The next step is to remove whatever remains of the flooring, in this case tiles that stick on rather like a child’s collection of good behavior points. (There was nothing good about these bathrooms.) This step is more of a fork in the road. The proper way is to remove the subflooring, the wooden layer that is the actual floor on which everything else sits. Doing this is extremely time consuming. Since my plan is to have a new house built at some point, I took the lazy fork and left the original subfloor intact. I put new subfloor on top of old, relying on whatever remaining strength the old one had left in it. If you go this route, check to see that your bathroom door will close with this added height, even though it’s really only a teensy bit.

Creating new subfloor is easiest if you get some graph paper and assign a size for each little box, like one box equals one inch or six boxes equal one foot. Then, you make a pattern on your paper that matches your floor. A word of caution: If you are doing this in an older house, be aware that right angles no longer exist! While it may seem that Pythagoras hadn’t invented his theorem until about five years before you moved into your abode, it’s more likely that the ground has settled under it and shifted things around. And it could also be that the previous owners wanted to save money as much as you did and literally cut corners in the process. While my house did not have much of this to deal with, I helped my sister with her bathroom and learned that bell bottoms weren’t the only things that expanded as they went on. The trick in that case is to measure each corner and then draw lines from one corner to another. This is hard to describe, but you are basically drawing shapes onto your wood rather than making perfect squares and rectangles. Don’t think measuring one wall or area will do it for you.

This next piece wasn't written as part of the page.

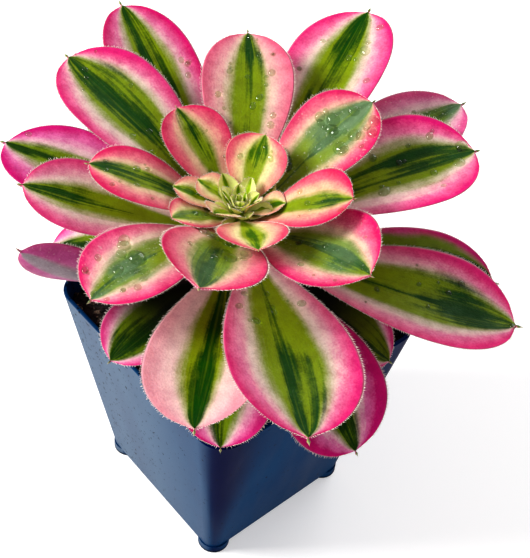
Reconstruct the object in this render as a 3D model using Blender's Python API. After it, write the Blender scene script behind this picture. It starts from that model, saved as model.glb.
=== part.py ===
"""Potted aeonium: a leaning rosette of fleshy leaves on a short stem, in a square nursery pot.

Lengths are millimetres and angles degrees until a mesh is made, which is in metres.
The origin is the middle of the pot's base, with the pot's sides along X and Y. Headings
turn from +X towards +Y, and the rosette leans over the pot's +X -Y corner.
"""
import math

import bmesh
import bpy
import numpy as np
from mathutils import Vector, noise
from mathutils.bvhtree import BVHTree

MM = 0.001
GAP = 0.3                    # clearance between two pieces that touch

# Pot
POT_HEIGHT = 90.0
POT_TOP = 92.8               # side of the square at the rim
POT_BASE = 66.0              # side of the square at the floor
POT_WALL = 1.5
POT_FLOOR = 2.0
CORNER_TOP = 9.5             # radius of the upright corners at the rim
CORNER_BASE = 5.0
CORNER_STEPS = 9             # facets round one corner
SIDE_STEPS = 5               # lengths along one straight side
FOOT_HEIGHT = 2.6
FOOT_RADIUS = 6.0
FOOT_INSET = 5.2             # from the floor's corner lines to the foot's middle
PAD_RADIUS = 11.0            # round pad at the middle of the base, level with the feet
DRAIN_RADIUS = 4.0
DRAIN_REACH = 21.0           # from the middle to each drain hole

# Soil
SOIL_TOP = 83.0
SOIL_BUMP = 1.2
SOIL_RINGS = 7               # rings across the surface, from the wall to the stem
ROOT_DEPTH = 22.0            # how far the stem goes down into the soil

# Stem: upright from the soil, then leaning along the rosette's axis
STEM_FOOT = (0.5, -1.5)
STEM_RADIUS = 8.0
BUD_RADIUS = 1.2
BUD = (5.2, -8.2, 144.9)     # the growing point
LEAN = 14.0                  # of the rosette's axis from upright
LEAN_HEADING = -45.0
CROWN_LENGTH = 34.0          # of the stem that carries leaves

# Leaves, counted from the youngest at the growing point to the oldest underneath
YOUNGEST = -3                # leaf ages run from the growing point down
OLDEST = 36
FIRST_FULL, FIRST_OLD = 8, 24  # ages at which a leaf takes the next finish
GOLDEN_ANGLE = 137.508
FIRST_HEADING = 12.0
DEPTH_BY_AGE = ((-3, 0.6), (0, 1.8), (6, 6.3), (36, 31.8))    # under the growing point
LENGTH_BY_AGE = ((-3, 5), (0, 10), (3, 19), (6, 34), (9, 46), (12, 58), (15, 72), (18, 82), (36, 74))
RISE_BY_AGE = ((-3, 78), (0, 74), (6, 66), (12, 44), (18, 29), (26, 12), (36, -6))
BEND = -24.0                 # from the pitch at the base to the pitch at the tip
SLENDER = 0.5                # width to length
THICKNESS = 2.6              # of a full-grown leaf at its middle
CUP = 0.2                    # how far the margins stand up, to half the width
WIDEST = 0.68                # place of the widest part along the leaf
FULL_GROWN = 60.0            # length from which a leaf has its full thickness
NECK = 0.16                  # width at the attachment, to the greatest width
MUCRO = 0.96                 # where the small point at the tip begins
POINT_WIDTH = 0.07           # of that small point, to the greatest width
SHOULDER = 2.3               # higher keeps a leaf broad for longer past its widest part
BLUNTNESS = 0.62             # lower gives a leaf a rounder end
NECK_FLESH = 1.25            # thickness at the attachment, to the thickness at the middle
TIP_FLESH = 0.5              # and at the tip

# Places along a leaf where it has a ring of points, and the ring itself: each point's
# place across, in half widths, and its height over the midrib, in thicknesses
STATIONS = (0.0, 0.1, 0.2, 0.3, 0.4, 0.5, 0.6, 0.68, 0.76, 0.82, 0.87, 0.905, 0.932, 0.95, 0.96, 1.0)
SECTION = ((-1, 0), (-.55, .22), (0, .3), (.55, .22), (1, 0), (.6, -.52), (0, -.7), (-.6, -.52))
FINE_STEPS = 4               # steps between two rings when the midrib's bend is followed

# How single leaves differ from the rule: turn and lift are added to heading and rise
HABIT = {
    -2: dict(turn=50, lift=-6),
    1: dict(turn=52, lift=-44, length=1.1, slender=0.8),
    2: dict(lift=-8, slender=0.7),
    3: dict(turn=-24, lift=-24, length=0.72, slender=0.8),
    4: dict(turn=22, lift=-22, length=0.84, slender=0.6),
    5: dict(turn=-10, lift=-14, length=1.1, slender=0.66),
    6: dict(lift=-12, length=0.76, slender=0.78),
    7: dict(turn=8, lift=-14, length=0.64, slender=0.62),
    8: dict(turn=-2, lift=-2, length=0.94, slender=0.58, twist=15),
    9: dict(turn=8, lift=-14, length=0.86, slender=0.58),
    10: dict(length=1.04, slender=0.6, twist=-12),
    11: dict(turn=-4, lift=-8, twist=11, sway=5, length=1.03),
    12: dict(turn=4, lift=-4, bend=-32, length=0.84, slender=0.5, cup=0.1),
    13: dict(turn=6, length=0.84, slender=0.62, twist=14, cup=0.3),
    14: dict(bend=-30, sway=6, length=0.97, slender=0.46),
    15: dict(turn=-2, lift=4, bend=-40, length=0.82, sway=8),
    16: dict(turn=13, lift=-12, twist=6, sway=4, length=1.06),
    17: dict(turn=3, lift=-1, bend=-28, twist=-8, sway=-2, slender=0.43),
    18: dict(turn=11, lift=-7, bend=-16, twist=-12, sway=-9, length=0.98),
    19: dict(turn=1, twist=-12, sway=10, length=1.12, slender=0.39),
    20: dict(turn=-12, lift=-9, bend=2, slender=0.50, length=0.82, cup=0.15),
    21: dict(turn=6.5, lift=-18, bend=-10, length=1.12, slender=0.43, twist=2, sway=18),
    22: dict(turn=14, lift=4, bend=-10, length=1.12, slender=0.34),
    23: dict(turn=15, lift=2, bend=-14, twist=12, sway=5, length=0.9),
    24: dict(turn=10, lift=0, bend=-12, length=1.12, slender=0.38),
    25: dict(turn=-1, lift=-3, bend=-14, cup=0.1, length=1.04, slender=0.43),
    26: dict(turn=7, lift=-15, bend=-34, length=0.94, twist=12, sway=7),
    28: dict(turn=-5, lift=-14, bend=58, twist=92, sway=-18, length=0.9, slender=0.29),
    29: dict(turn=7, lift=-2, bend=-8, length=1.06, slender=0.42),
    30: dict(turn=7, length=0.95),
    31: dict(turn=3, bend=-24, length=0.8),
    33: dict(turn=-12, lift=-6, length=0.84),
    34: dict(turn=16, lift=6, bend=-16, length=0.74),
    36: dict(turn=-6, lift=14, bend=-14, length=0.67, slender=0.52),
}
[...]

Once you have sketched out how the floor looks, you need to buy the new subfloor. The flooring usually comes in boards that are 4′ x 8′, so cut a couple of pieces of graph paper that correlate to that size. Move them around on your paper floor, so that you can see how best to cut the boards and how many you will need. I have made the mistake of guessing at the boards and making unnecessary cuts when I could have just looked it at with my graph puzzle pieces to assess the easiest way to get the pieces in place.